The Seasoning was well within acceptable parameters, the Spice Level not a challenge. All the correct Spices must have been present, the blend of Flavours was spot on. The sometimes overwhelming – Charsi – Flavour was possibly there due to the Tomatoes, but was not overwhelming. This was sheer joy, and I let everyone around the table know it, however, Marg was already ahead of the game.

You’ll like this – declared Marg before I had a chance to start. She wasn’t wrong. It may well be hard to match this level of excellence in the remainder of our trip, but who knows? The standard has been set.

The meat was tender and bursting with flavour. The spice caught me by surprise but I soon grew accustomed to the stimulating tastes. Enjoyed the warm, fluffy Naan Bread, a remarkable dish.

This portion may well have been intended for three. If one eats – Asian style – i.e. Bread with Karahi, then it would have been so. It was clear that Marg and Hector would finish the Karahi.  Being magnanimous, Charlie was invited to join in towards the end game. Having got – the taste – he took some of the remaining Naan and wiped the sides of the karahi clean.

Neither Marg or I could have gotten there, stuffed already. Charlie was able therefore to add more words:

I would have preferred the hosts’ food, not too hot for my vanilla palate. Maybe not, the yoghurt pot goes well with the Karahi.

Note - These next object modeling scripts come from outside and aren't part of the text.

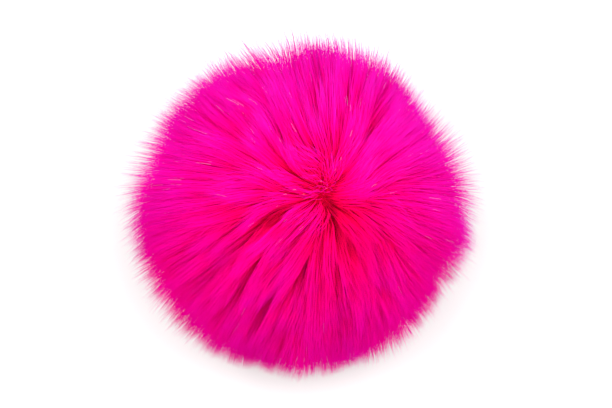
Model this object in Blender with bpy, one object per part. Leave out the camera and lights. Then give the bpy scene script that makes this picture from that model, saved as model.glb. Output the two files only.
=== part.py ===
# A long-pile fur pom pom at rest on a table: one ball of dense under-fur, with its locks grown out of it.
# Metres, +Z up. The origin is on the table, under the ball's middle. +X is its right and -Y its front.
import math
import random
from collections import namedtuple

import bmesh
import bpy
import numpy as np
from mathutils import Vector

# The ball of under-fur, which holds the locks' roots. They are drawn towards the crown, least from below
BALL_RADIUS = 0.0375
BALL_CENTRE = Vector((0.0, 0.0, 0.0385))
BALL_SQUASH = 0.94
BALL_DIVISIONS = 3
ROOT_SCATTER = 0.035
ROOTS_TO_CROWN = 0.45
DRAWN_FROM = -0.9
DRAWN_FULL = 0.6

# The underside: a flat spot where the fur is pressed to a mat, and round it a border with no locks
FLAT_SPOT_RADIUS = 0.019
BARE_RADIUS = 0.0205

# The crown, where the pile parts and falls away to all sides
CROWN = Vector((0.30, -0.20, 1.0)).normalized()

# How a lock grows: outwards, over and away from the crown, and a little down, and the front falls forwards
LEAN = 1.15
LEAN_SOON = 0.35
LEAN_FULL = 0.5
LEAN_GONE = -0.7
WEIGHT = 0.14
DRAPE = 0.45
DRAPE_FROM = 0.016
DRAPE_FULL = -0.020
FLOOR_FADE = 0.016
GROWTH_STEP = 0.002
LONGEST_LOCK = 0.040
LONGEST_UNDER = 0.020
LENGTH_SCATTER = 0.05
TIP_SWAY = 0.0010

# A lock's width along its length, as a share of the room it has between its neighbours
Ring = namedtuple("Ring", "along width")
RINGS = (
    Ring(0.00, 0.86),
    Ring(0.30, 0.84),
    Ring(0.62, 0.66),
    Ring(0.86, 0.34),
)

# How far the fur reaches from the ball's middle, by bearing, anticlockwise from +X
Reach = namedtuple("Reach", "bearing distance")
REACHES = (
    Reach(0, 0.0565),
    Reach(35, 0.0532),
    Reach(60, 0.0555),
    Reach(85, 0.0546),
    Reach(105, 0.0518),
    Reach(125, 0.0538),
    Reach(150, 0.0538),
    Reach(180, 0.0558),
    Reach(200, 0.0568),
    Reach(240, 0.0570),
    Reach(270, 0.0558),
    Reach(312, 0.0556),
    Reach(330, 0.0532),
    Reach(345, 0.0568),
)
REACH_UP = 0.0550

FUR_COLOUR = (0.9, 0.0, 0.3, 1.0)
FUR_ROUGHNESS = 0.6


def clear_scene():
    for thing in list(bpy.data.objects):
        bpy.data.objects.remove(thing, do_unlink=True)


def fur_material():
    material = bpy.data.materials.new("hot pink fur")
    material.use_nodes = True
    shader = material.node_tree.nodes["Principled BSDF"]
    shader.inputs["Base Color"].default_value = FUR_COLOUR
    shader.inputs["Roughness"].default_value = FUR_ROUGHNESS
    shader.inputs["Metallic"].default_value = 0.0
    return material


def smooth(share):
    """Eases from 0 to 1."""
    held = min(max(share, 0.0), 1.0)
    return held * held * (3 - 2 * held)


def from_middle(point):
    """A point as a vector from the ball's middle, with the squash taken out."""
    away = point - BALL_CENTRE
    return Vector((away.x, away.y, away.z / BALL_SQUASH))


def reach_at(away):
    """How far the fur goes in a direction: by bearing at the ball's sides, and even at its top."""
    out = away.normalized()
    at_side = np.interp(
        math.degrees(math.atan2(out.y, out.x)),
        [row.bearing for row in REACHES],
        [row.distance for row in REACHES],
        period=360,
    )
    return REACH_UP + (float(at_side) - REACH_UP) * math.hypot(out.x, out.y)


def growth(point):
    """The direction in which the pile grows at a point. It turns level as it nears the table."""
    out = from_middle(point).normalized()
    over = out * CROWN.dot(out) - CROWN
    over /= math.hypot(over.length, LEAN_SOON)
    way = out + over * LEAN * smooth((out.z - LEAN_GONE) / (LEAN_FULL - LEAN_GONE))
    way.y -= DRAPE * smooth((DRAPE_FROM - point.y) / (DRAPE_FROM - DRAPE_FULL))
    way.z -= WEIGHT
    if way.z < 0:
        way.z *= smooth(point.z / FLOOR_FADE)
    return way.normalized()


def grow(point, length):
    """Where a hair that has come to a point gets to over a further length."""
    steps = max(math.ceil(length / GROWTH_STEP), 1)
    step = length / steps
    place = point.copy()
    for _ in range(steps):
        place += growth(place + growth(place) * (step / 2)) * step
    return place


def lock_length(root):
    """The length that takes a lock from its root to the edge of the fur, or less underneath."""
    sunk = smooth(-from_middle(root).normalized().z)
    longest = LONGEST_LOCK + (LONGEST_UNDER - LONGEST_LOCK) * sunk
    length = GROWTH_STEP
    tip = grow(root, length)
    while length < longest and from_middle(tip).length < reach_at(from_middle(tip)):
        tip = grow(tip, GROWTH_STEP)
        length += GROWTH_STEP
    return length


def grow_lock(mesh, face, chance):
    """Draws one face of the ball out into a bent, three-sided lock with a pointed tip."""
    corners = [vert.co.copy() for vert in face.verts]
    middle = face.calc_center_median()
    length = lock_length(middle) * (1 + chance.uniform(-LENGTH_SCATTER, LENGTH_SCATTER))
    sway = Vector([chance.uniform(-TIP_SWAY, TIP_SWAY) for _ in range(3)])
    sway.z = abs(sway.z)
    grown = 0.0
    for ring in RINGS:
        stretch = length * ring.along - grown
        if stretch > 0:
            middle = grow(middle, stretch)
            corners = [grow(corner, stretch) for corner in corners]
        grown = length * ring.along
        face = bmesh.ops.extrude_discrete_faces(mesh, faces=[face])["faces"][0]
        for vert, corner in zip(face.verts, corners):
            vert.co = middle.lerp(corner, ring.width) + sway * ring.along**2
    tip = bmesh.ops.poke(mesh, faces=[face])["verts"][0]
    tip.co = grow(middle, length - grown) + sway


def under_fur_ball(chance):
    """The ball, its corners drawn towards the crown and scattered so that the locks stand in no rows."""
    mesh = bmesh.new()
    bmesh.ops.create_icosphere(mesh, subdivisions=BALL_DIVISIONS, radius=1.0)
    for vert in mesh.verts:
        scatter = Vector([chance.uniform(-ROOT_SCATTER, ROOT_SCATTER) for _ in range(3)])
        drawn = ROOTS_TO_CROWN * smooth((vert.co.dot(CROWN) - DRAWN_FROM) / (DRAWN_FULL - DRAWN_FROM))
        out = (vert.co + CROWN * drawn + scatter).normalized() * BALL_RADIUS
        vert.co = BALL_CENTRE + Vector((out.x, out.y, out.z * BALL_SQUASH))
        if out.z < 0 and math.hypot(out.x, out.y) < FLAT_SPOT_RADIUS:
            vert.co.z = 0.0
    return mesh


def has_lock(face):
    """True of a face of the ball that isn't on its underside."""
    middle = face.calc_center_median()
    return middle.z > BALL_CENTRE.z or math.hypot(middle.x, middle.y) > BARE_RADIUS


def make_pom_pom(collection):
    chance = random.Random(7)
    mesh = under_fur_ball(chance)
    for face in [face for face in mesh.faces if has_lock(face)]:
        grow_lock(mesh, face, chance)
    data = bpy.data.meshes.new("pom_pom")
    mesh.to_mesh(data)
    mesh.free()
    data.materials.append(fur_material())
    data.shade_smooth()
    pom_pom = bpy.data.objects.new("pom_pom", data)
    collection.objects.link(pom_pom)


clear_scene()
parts = bpy.data.collections.new("Pom pom")
bpy.context.scene.collection.children.link(parts)
make_pom_pom(parts)
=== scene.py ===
import math

import bmesh
import bpy
import numpy as np
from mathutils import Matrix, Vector, kdtree, noise


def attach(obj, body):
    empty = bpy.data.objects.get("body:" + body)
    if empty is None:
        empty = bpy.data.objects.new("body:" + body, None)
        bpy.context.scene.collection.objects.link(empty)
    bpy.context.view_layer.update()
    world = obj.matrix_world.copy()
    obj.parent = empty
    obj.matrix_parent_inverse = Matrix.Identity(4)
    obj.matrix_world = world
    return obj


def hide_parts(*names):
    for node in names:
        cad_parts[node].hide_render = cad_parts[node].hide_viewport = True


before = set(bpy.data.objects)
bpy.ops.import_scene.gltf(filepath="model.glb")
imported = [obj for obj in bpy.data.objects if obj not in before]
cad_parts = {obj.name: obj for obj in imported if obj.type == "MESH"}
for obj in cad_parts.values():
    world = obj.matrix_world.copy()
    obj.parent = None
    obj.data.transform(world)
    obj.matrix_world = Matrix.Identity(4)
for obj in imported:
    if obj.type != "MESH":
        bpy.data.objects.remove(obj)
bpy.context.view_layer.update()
print("frame loaded:", len(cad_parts), "solid")


# The ball that the pile grows from. Metres; +Z is up and -Y is the front
ball = {
    "middle": (0.0, 0.0, 0.0385),
    "radius": 0.0365,
    "squash": 0.94,
    "crown": (0.30, -0.20, 1.0),        # where the pile parts
    "rootsToCrown": 0.42,               # how far the roots crowd towards the crown
    "rootDepth": 0.001,                 # how far inside the ball the hairs start
}

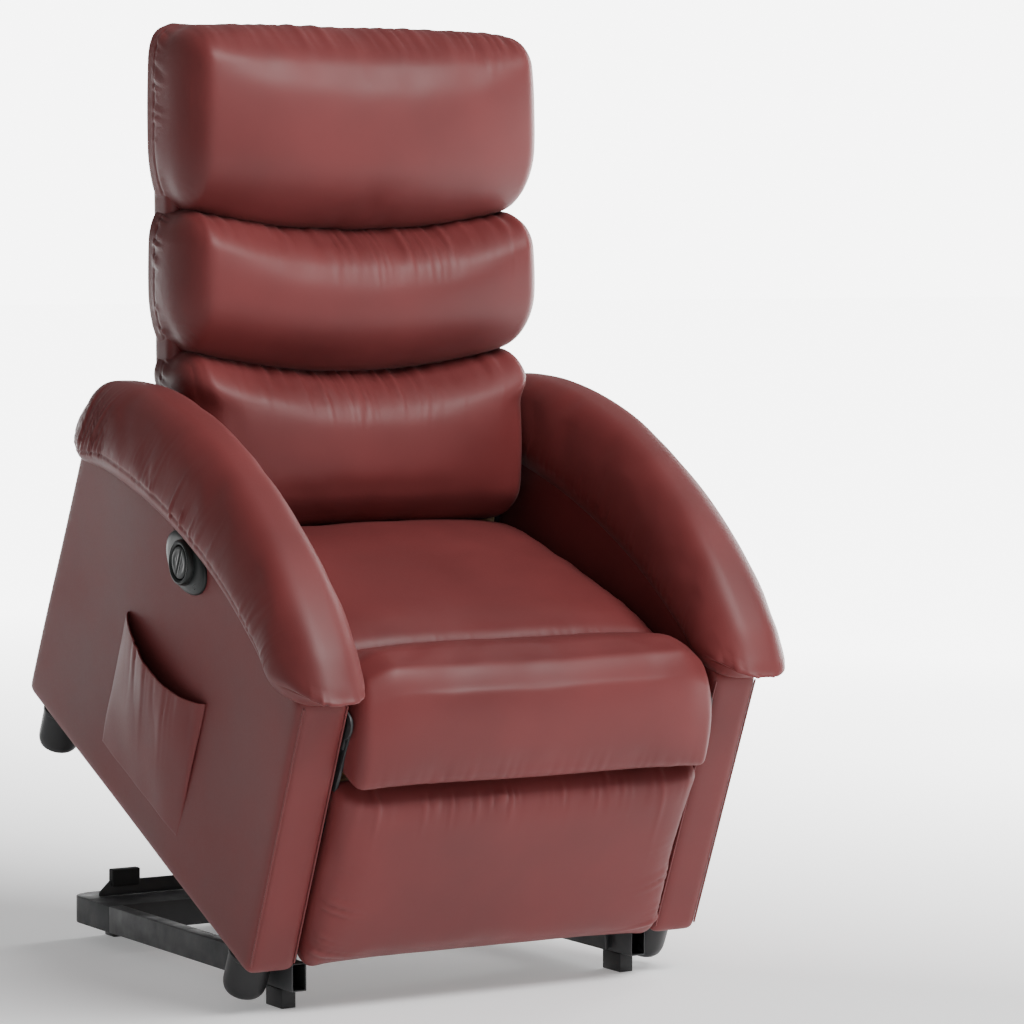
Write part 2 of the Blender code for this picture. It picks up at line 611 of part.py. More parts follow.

Sitting beside Charlie, I was not aware, but Marg watched the sweat erupt on his brow.

Vanilla Palate – I like this.  Is he/she related to Caspar Milquetoast?

I went up to pay. I had to ring the bell to attract attention.

The Bill

NZ$126.72 (£60.56)

A meal for four, no frills, no drinks other than the tap water provided.

The Aftermath

My enjoyment was relayed as I presented the Calling Card. This may well have led to the most enthusiastic response on this trip to date.  My reference to Karahi Gosht raised a smile of acknowledgment.  Introductions made, Awais went to the fridge to present Dessert. Alison took one home even though she knew she could never have it.

If there is to be only one Auckland Curry reported in Curry-Heute, then Des Traditions will forever have the honour.